>> Start Data

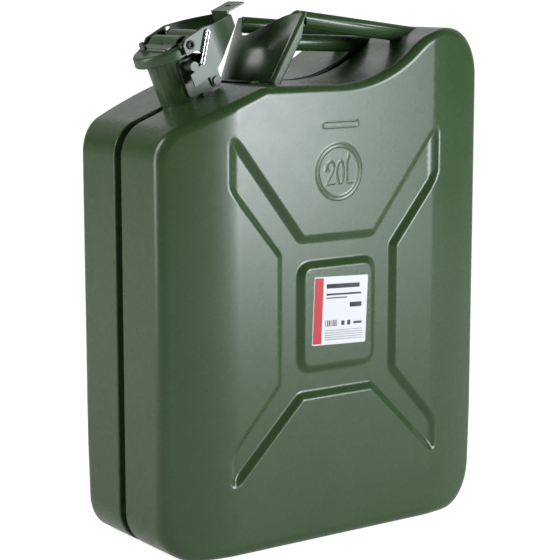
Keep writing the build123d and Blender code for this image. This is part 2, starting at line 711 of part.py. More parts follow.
with BuildPart() as front_bracket:
    with BuildSketch(bracket_plane(-BRACKET_BOW)):
        valley = (BRACKET_VALLEY_Z - TOP_Z) / LEAN_C
        near_top, far_top = BRACKET_RUN, BRACKET_RUN - BRACKET_FAR_DROP / LEAN_C
        inner = BRACKET_PEAK_Y - 2 * BRACKET_PEAK_FALL
        with BuildLine():
            near_side = Line(
                (-BRACKET_FOOT_HALF, -BRACKET_DEPTH), (-BRACKET_TOP_HALF, near_top - BRACKET_PEAK_ROUND)
            )
            near_peak = ThreePointArc(
                near_side @ 1, (-BRACKET_PEAK_Y, near_top), (-inner, near_top - BRACKET_PEAK_FALL)
            )
            dip = Spline(
                near_peak @ 1, (0, valley), (inner, far_top - BRACKET_PEAK_FALL),
                tangents=((1, -0.6), (1, 0.6)),
            )
            far_peak = ThreePointArc(
                dip @ 1, (BRACKET_PEAK_Y, far_top), (BRACKET_TOP_HALF, far_top - BRACKET_PEAK_ROUND)
            )
            Polyline(far_peak @ 1, (BRACKET_FOOT_HALF, -BRACKET_DEPTH), near_side @ 0)
        make_face()
    extrude(amount=BRACKET_BOW + BRACKET_DEPTH)
    add(behind_bow(0, 3 * BRACKET_DEPTH, 2 * BRACKET_RUN), mode=Mode.INTERSECT)
    add(bracket_hollow(), mode=Mode.SUBTRACT)
    side_plane = Plane(
        origin=(BRACKET_FOOT_X, WIDTH / 2, TOP_Z), x_dir=(LEAN_C, 0, -LEAN_S), z_dir=(0, -1, 0)
    )
    with BuildSketch(side_plane):
        with BuildLine():
            Polyline(
                (BRACKET_SHEET, BRACKET_RUN),
                (BRACKET_DEPTH + 1, BRACKET_RUN - BRACKET_TAPER),
                (BRACKET_DEPTH + 1, BRACKET_RUN),
                close=True,
            )
        make_face()
    extrude(amount=WIDTH, mode=Mode.SUBTRACT)
    with BuildSketch(Plane.XY.offset(TOP_Z)):
        with BuildLine():
            toe = ThreePointArc(
                (BRACKET_FOOT_X - FOOT_REACH - FOOT_SETBACK, -FOOT_HALF),
                (BRACKET_FOOT_X - FOOT_REACH - BRACKET_BOW, 0),
                (BRACKET_FOOT_X - FOOT_REACH - FOOT_SETBACK, FOOT_HALF),
            )
            heel = ThreePointArc(
                (BRACKET_FOOT_X + BRACKET_SHEET / 2 - FOOT_SETBACK, FOOT_HALF),
                (BRACKET_FOOT_X + BRACKET_SHEET / 2 - BRACKET_BOW, 0),
                (BRACKET_FOOT_X + BRACKET_SHEET / 2 - FOOT_SETBACK, -FOOT_HALF),
            )
            Line(toe @ 1, heel @ 0)
            Line(heel @ 1, toe @ 0)
        make_face()
    extrude(amount=BRACKET_SHEET)
save(front_bracket, "front_bracket")

HANDLES = (
    ("near_handle", -OUTER_TUBE_Y, OUTER_TUBE_Z, 0.0),
    ("middle_handle", 0.0, MIDDLE_TUBE_Z, 0.0),
    ("far_handle", OUTER_TUBE_Y, OUTER_TUBE_Z, BRACKET_FAR_DROP),
)
for handle_name, handle_y, (front_z, back_z), drop in HANDLES:
    fall = (front_z - drop - back_z) / TUBE_END_X
    start = Vector(-TUBE_END_X / 2, handle_y, back_z + fall * TUBE_END_X * 1.5)
    finish = Vector(TUBE_END_X, handle_y, back_z)
    with BuildPart() as handle:
        with BuildSketch(Plane(origin=start, x_dir=(0, 1, 0), z_dir=finish - start)):
            Circle(TUBE_R)
            Circle(TUBE_R - TUBE_WALL, mode=Mode.SUBTRACT)
        extrude(amount=(finish - start).length)
        add(outer_half, mode=Mode.SUBTRACT)
        add(mirror(outer_half, about=Plane.XZ, mode=Mode.PRIVATE), mode=Mode.SUBTRACT)
        add(seam_weld.part, mode=Mode.SUBTRACT)
        add(behind_bow(BRACKET_SHEET, 2 * LENGTH, 2 * BRACKET_RUN), mode=Mode.INTERSECT)
        add(front_bracket.part, mode=Mode.SUBTRACT)
    save(handle, handle_name)
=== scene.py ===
"""Visual model of a pressed-steel fuel canister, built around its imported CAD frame.

Lengths inside the classes are in millimetres in the can's own frame (+X to the back, +Z up);
meshes are written in metres.
"""

import logging
import math
from dataclasses import dataclass, field
from enum import Enum

import bmesh
import bpy
import numpy as np
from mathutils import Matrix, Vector
from mathutils.geometry import delaunay_2d_cdt


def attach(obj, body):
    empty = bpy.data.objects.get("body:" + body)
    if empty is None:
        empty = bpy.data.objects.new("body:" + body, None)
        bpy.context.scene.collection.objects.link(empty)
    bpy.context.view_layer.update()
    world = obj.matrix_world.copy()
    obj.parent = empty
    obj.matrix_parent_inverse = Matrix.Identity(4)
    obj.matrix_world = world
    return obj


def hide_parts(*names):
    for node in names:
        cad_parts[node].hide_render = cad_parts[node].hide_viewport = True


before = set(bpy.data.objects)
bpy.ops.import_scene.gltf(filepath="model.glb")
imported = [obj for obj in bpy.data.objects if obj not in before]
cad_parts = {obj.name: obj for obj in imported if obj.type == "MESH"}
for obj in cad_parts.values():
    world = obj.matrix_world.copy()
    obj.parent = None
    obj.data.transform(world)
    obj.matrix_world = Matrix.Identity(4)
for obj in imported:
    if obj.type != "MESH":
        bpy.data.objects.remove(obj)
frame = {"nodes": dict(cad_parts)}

LOG = logging.getLogger("canister")
MM = 0.001
Points = np.ndarray


class Side(Enum):
    """Which half of the can, seen from the front end."""

    NEAR = -1
    FAR = 1


class Body(Enum):
    """The rigid bodies of the frame."""

    CAN = "can"
    LID = "lid"
    LEVER = "lever"
    PIN = "locking_pin"


# ---- finishes -----------------------------------------------------------------------------
def node_of(tree: bpy.types.NodeTree, kind: str, **values: object) -> bpy.types.Node:
    """Add a shader node.

    Args:
        tree: the node tree.
        kind: the node's type name.
        values: input values by socket name, with underscores for spaces.

    Returns:
        The new node.
    """
    node = tree.nodes.new(kind)
    for name, value in values.items():
        node.inputs[name.replace("_", " ")].default_value = value
    return node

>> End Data

> **What this task involves**
Return the exact lines from the line with "add(behind_bow(BRACKET_SHEET, 2 *" to the line with "rigid bodies of", inclusive of both, with nothing added.

> **Solution to this exercise**
        add(behind_bow(BRACKET_SHEET, 2 * LENGTH, 2 * BRACKET_RUN), mode=Mode.INTERSECT)
        add(front_bracket.part, mode=Mode.SUBTRACT)
    save(handle, handle_name)
=== scene.py ===
"""Visual model of a pressed-steel fuel canister, built around its imported CAD frame.

Lengths inside the classes are in millimetres in the can's own frame (+X to the back, +Z up);
meshes are written in metres.
"""

import logging
import math
from dataclasses import dataclass, field
from enum import Enum

import bmesh
import bpy
import numpy as np
from mathutils import Matrix, Vector
from mathutils.geometry import delaunay_2d_cdt


def attach(obj, body):
    empty = bpy.data.objects.get("body:" + body)
    if empty is None:
        empty = bpy.data.objects.new("body:" + body, None)
        bpy.context.scene.collection.objects.link(empty)
    bpy.context.view_layer.update()
    world = obj.matrix_world.copy()
    obj.parent = empty
    obj.matrix_parent_inverse = Matrix.Identity(4)
    obj.matrix_world = world
    return obj


def hide_parts(*names):
    for node in names:
        cad_parts[node].hide_render = cad_parts[node].hide_viewport = True


before = set(bpy.data.objects)
bpy.ops.import_scene.gltf(filepath="model.glb")
imported = [obj for obj in bpy.data.objects if obj not in before]
cad_parts = {obj.name: obj for obj in imported if obj.type == "MESH"}
for obj in cad_parts.values():
    world = obj.matrix_world.copy()
    obj.parent = None
    obj.data.transform(world)
    obj.matrix_world = Matrix.Identity(4)
for obj in imported:
    if obj.type != "MESH":
        bpy.data.objects.remove(obj)
frame = {"nodes": dict(cad_parts)}

LOG = logging.getLogger("canister")
MM = 0.001
Points = np.ndarray


class Side(Enum):
    """Which half of the can, seen from the front end."""

    NEAR = -1
    FAR = 1


class Body(Enum):
    """The rigid bodies of the frame."""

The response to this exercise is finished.